Set task: The listing below contains a span that opens with the line containing "with the gap" and closes with the line containing "cad_parts[node].hide_render = cad_parts[node].hide_viewport". Return that span exactly.

Data rows:
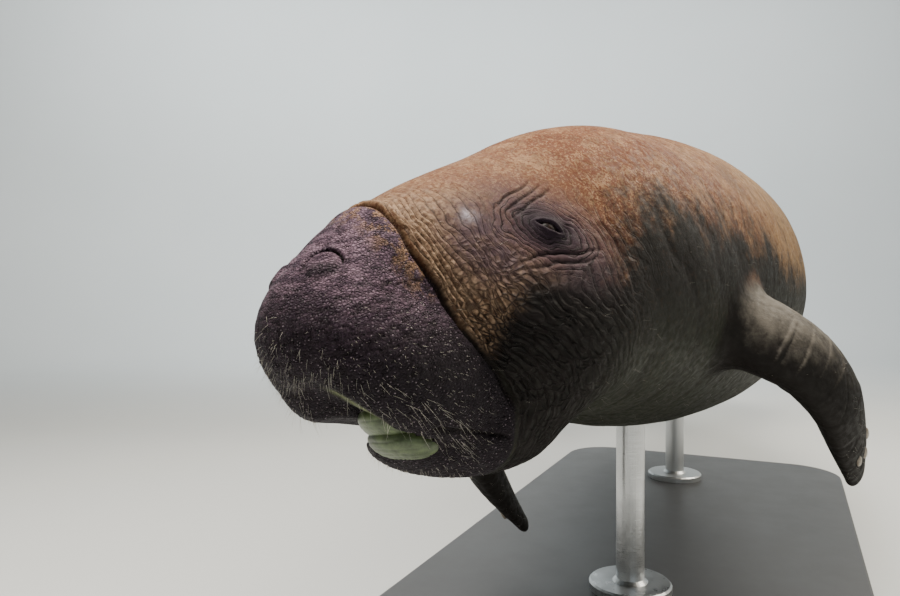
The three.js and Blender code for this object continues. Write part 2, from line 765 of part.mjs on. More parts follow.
function addNode(name, geometry, finish) {
  const mesh = new THREE.Mesh(geometry, finish);
  mesh.name = name;
  model.add(mesh);
}

const headParts = makeHead();
const belowUpperPad = solidOf(ellipsoid(LOWER_PAD, GAP));
addNode('snout', posed(geometryFrom(headParts.snout)), material(dark, 0.75));
addNode('lower_jaw', posed(geometryFrom(headParts.lower_jaw)), material(dark, 0.75));
addNode('head', posed(geometryFrom(headParts.head)), material(hide, 0.8));
addNode('mouth_pad_lower', posed(ellipsoid(LOWER_PAD, 0)), material(0xb5bd8f, 0.6));
addNode('mouth_pad_upper',
  posed(geometryFrom(largest(solidOf(ellipsoid(UPPER_PAD, 0)).subtract(belowUpperPad)))),
  material(0xb5bd8f, 0.6));

for (const [name, side] of [['left', 1], ['right', -1]]) {
  addNode(`eye_${name}`, posed(eyeBall(side, 0)), material(0x0b0808, 0.15));
}

addNode('neck', trunkLength(HEAD_END, NECK_END), material(hide, 0.85));
addNode('chest', trunkLength(NECK_END, CHEST_END), material(hide, 0.85));
addNode('abdomen', trunkLength(CHEST_END, ABDOMEN_END), material(hide, 0.85));
addNode('rump', trunkLength(ABDOMEN_END, RUMP_END), material(hide, 0.85));
addNode('tail_stock', trunkLength(RUMP_END, STOCK_END), material(hide, 0.85));
addNode('tail_paddle', trunkLength(STOCK_END, LENGTH), material(hide, 0.85));

// Trunk a little larger all round, so that what grows from it meets it with the gap
const grown = [[HEAD_END, NECK_END], [NECK_END - GAP, CHEST_END]]
  .map(([y0, y1]) => solidOf(trunkLength(y0, y1, GAP)))
  .reduce((a, b) => a.add(b));

for (const [name, side] of [['left', 1], ['right', -1]]) {
  let arm = solidOf(posed(flipper(side))).subtract(grown);
  NAILS.forEach((spot, i) => {
    arm = arm.subtract(solidOf(posed(nail(side, spot, GAP))));
    addNode(`nail_${name}_${i + 1}`, posed(nail(side, spot, 0)), material(0x8a7f70, 0.5));
  });
  addNode(`flipper_${name}`, geometryFrom(largest(arm)), material(hide, 0.85));
}

const steel = material(0x9a9d9f, 0.35, 0.9);
addNode('stand_base', standBase(), material(0x2c2c2e, 0.5));
for (const [name, y, y0, y1] of [
  ['front', RODS.front, NECK_END, CHEST_END],
  ['rear', RODS.rear, ABDOMEN_END, RUMP_END],
]) {
  const belly = solidOf(trunkLength(y0, y1)).translate([0, 0, -GAP]);
  addNode(`stand_rod_${name}`, geometryFrom(standRod(y, belly)), steel);
}

export default model;
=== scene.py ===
# Manatee on its display stand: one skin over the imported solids, with its folds, eyes, mouth pads,
# nails and bristles, in a plain pale studio. Lengths of the animal are in millimetres in its
# straight frame (x to its left, y back from the tip of the muzzle, z up) until pose() bends it.
import math

import bpy
import numpy as np
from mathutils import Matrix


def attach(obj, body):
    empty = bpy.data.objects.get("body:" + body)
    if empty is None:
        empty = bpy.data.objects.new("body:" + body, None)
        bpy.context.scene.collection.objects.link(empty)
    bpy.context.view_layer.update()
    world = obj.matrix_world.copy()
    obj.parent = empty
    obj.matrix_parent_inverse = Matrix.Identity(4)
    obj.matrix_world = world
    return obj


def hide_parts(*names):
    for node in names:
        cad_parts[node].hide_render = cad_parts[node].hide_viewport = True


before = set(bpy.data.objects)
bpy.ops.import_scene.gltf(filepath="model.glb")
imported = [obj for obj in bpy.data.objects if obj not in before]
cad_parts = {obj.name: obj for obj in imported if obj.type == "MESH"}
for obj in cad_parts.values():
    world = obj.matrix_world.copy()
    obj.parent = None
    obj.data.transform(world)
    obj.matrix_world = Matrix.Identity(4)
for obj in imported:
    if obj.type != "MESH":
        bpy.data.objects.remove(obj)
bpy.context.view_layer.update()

import openvdb
from mathutils import Vector

MM = 0.001

# Driving dimensions, as in the solids
LENGTH = 2750.0
PADDLE = 2520.0
TIP_POWER = 2.3
TIP_THINNING = 0.35

# Sections of the trunk and tail: y, half width, top, bottom, roundness of the section
SECTIONS = np.array([
    (60, 40, 36, -60, 2.1),
    (110, 62, 79, -90, 2.1),
    (160, 82, 100, -112, 2.1),
    (210, 99, 114, -128, 2.1),
    (260, 112, 126, -140, 2.1),
    (330, 128, 146, -150, 2.15),
    (400, 146, 163, -160, 2.15),
    (480, 170, 182, -174, 2.15),
    (580, 198, 201, -196, 2.15),
    (720, 228, 218, -222, 2.15),
    (900, 254, 233, -246, 2.15),
    (1150, 274, 244, -262, 2.15),
    (1400, 268, 238, -252, 2.15),
    (1650, 234, 206, -216, 2.1),
    (1850, 188, 160, -168, 2.05),
    (2000, 158, 118, -120, 2.0),
    (2120, 168, 82, -78, 1.8),
    (2250, 232, 50, -46, 1.6),
    (2390, 288, 34, -31, 1.5),
    (2520, 306, 26, -24, 1.5),
])

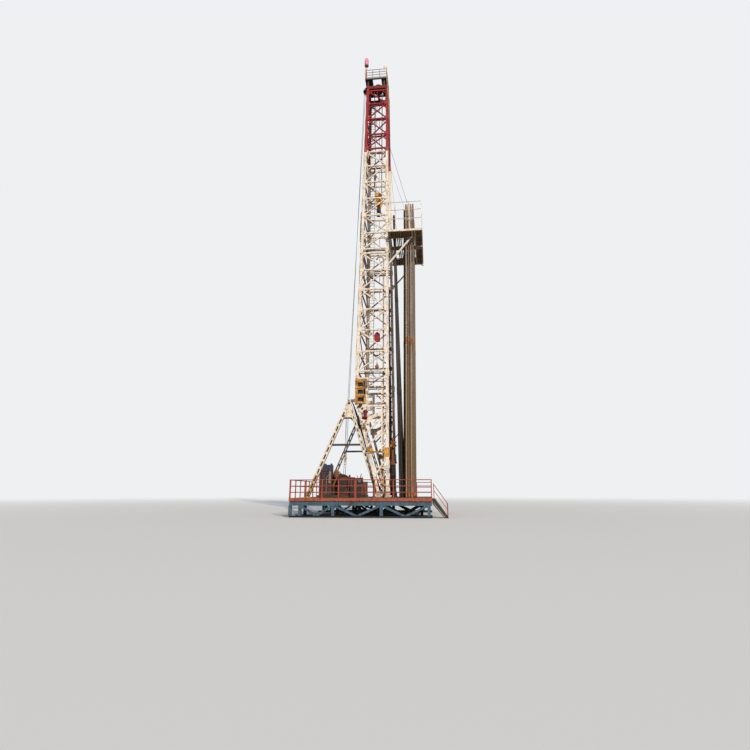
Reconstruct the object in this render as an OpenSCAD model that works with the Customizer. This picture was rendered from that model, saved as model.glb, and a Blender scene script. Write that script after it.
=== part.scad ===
// Land rotary drilling rig with an open-fronted mast, at half the real size.
// X runs from the drawworks (rear, minus) to the racked pipe (front, plus), Y to the far side, Z up.
// The origin is on the ground, in the middle of the part's outline; the mast line runs through it.

/* [Drill floor] */
// Length of the drill floor, rear to front
floor_len = 5200; // [5000:20:5400]
// Width of the drill floor, near side to far side
floor_wid = 6000; // [5700:20:6300]
// From the mast line back to the rear edge of the floor
floor_rear = 2880; // [2830:10:2930]
// Height of the deck surface above the ground
floor_z = 665; // [620:5:740]
// Thickness of the deck plate
deck_t = 16; // [10:1:24]
// Height of the red band round the floor
band_h = 96; // [80:2:120]
// Thickness of the red band
band_t = 14; // [10:1:20]
// Height of the blue floor beams
beam_h = 160; // [130:5:180]
// Width of the blue floor beams
beam_w = 92; // [80:2:110]
// Plate thickness of the rolled beams
beam_t = 14; // [10:1:18]
// Height of the skid runners on the ground
skid_h = 62; // [50:2:90]
// Width of the legs under the floor
leg_w = 108; // [90:2:120]

/* [Well] */
// From the mast line forward to the well
well_x = 146; // [120:2:170]
// Radius of the turntable
table_r = 300; // [250:5:340]
// Radius of the bore through the turntable
table_bore = 110; // [80:5:140]

/* [Railings] */
// Height of the floor railing
rail_h = 650; // [560:10:720]
// Diameter of the rail tubes
rail_d = 30; // [22:1:38]
// Width of the railing posts
post_w = 34; // [26:1:42]
// Number of bays in each half of the long railings
rail_bays = 4; // [3:1:5]
// Length of the rear half of the long railings
rail_rear = 2440; // [2300:20:2600]
// Width of the braces under the floor
under_brace = 74; // [60:2:84]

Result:
// Trunk a little larger all round, so that what grows from it meets it with the gap
const grown = [[HEAD_END, NECK_END], [NECK_END - GAP, CHEST_END]]
  .map(([y0, y1]) => solidOf(trunkLength(y0, y1, GAP)))
  .reduce((a, b) => a.add(b));

for (const [name, side] of [['left', 1], ['right', -1]]) {
  let arm = solidOf(posed(flipper(side))).subtract(grown);
  NAILS.forEach((spot, i) => {
    arm = arm.subtract(solidOf(posed(nail(side, spot, GAP))));
    addNode(`nail_${name}_${i + 1}`, posed(nail(side, spot, 0)), material(0x8a7f70, 0.5));
  });
  addNode(`flipper_${name}`, geometryFrom(largest(arm)), material(hide, 0.85));
}

const steel = material(0x9a9d9f, 0.35, 0.9);
addNode('stand_base', standBase(), material(0x2c2c2e, 0.5));
for (const [name, y, y0, y1] of [
  ['front', RODS.front, NECK_END, CHEST_END],
  ['rear', RODS.rear, ABDOMEN_END, RUMP_END],
]) {
  const belly = solidOf(trunkLength(y0, y1)).translate([0, 0, -GAP]);
  addNode(`stand_rod_${name}`, geometryFrom(standRod(y, belly)), steel);
}

export default model;
=== scene.py ===
# Manatee on its display stand: one skin over the imported solids, with its folds, eyes, mouth pads,
# nails and bristles, in a plain pale studio. Lengths of the animal are in millimetres in its
# straight frame (x to its left, y back from the tip of the muzzle, z up) until pose() bends it.
import math

import bpy
import numpy as np
from mathutils import Matrix


def attach(obj, body):
    empty = bpy.data.objects.get("body:" + body)
    if empty is None:
        empty = bpy.data.objects.new("body:" + body, None)
        bpy.context.scene.collection.objects.link(empty)
    bpy.context.view_layer.update()
    world = obj.matrix_world.copy()
    obj.parent = empty
    obj.matrix_parent_inverse = Matrix.Identity(4)
    obj.matrix_world = world
    return obj


def hide_parts(*names):
    for node in names:
        cad_parts[node].hide_render = cad_parts[node].hide_viewport = True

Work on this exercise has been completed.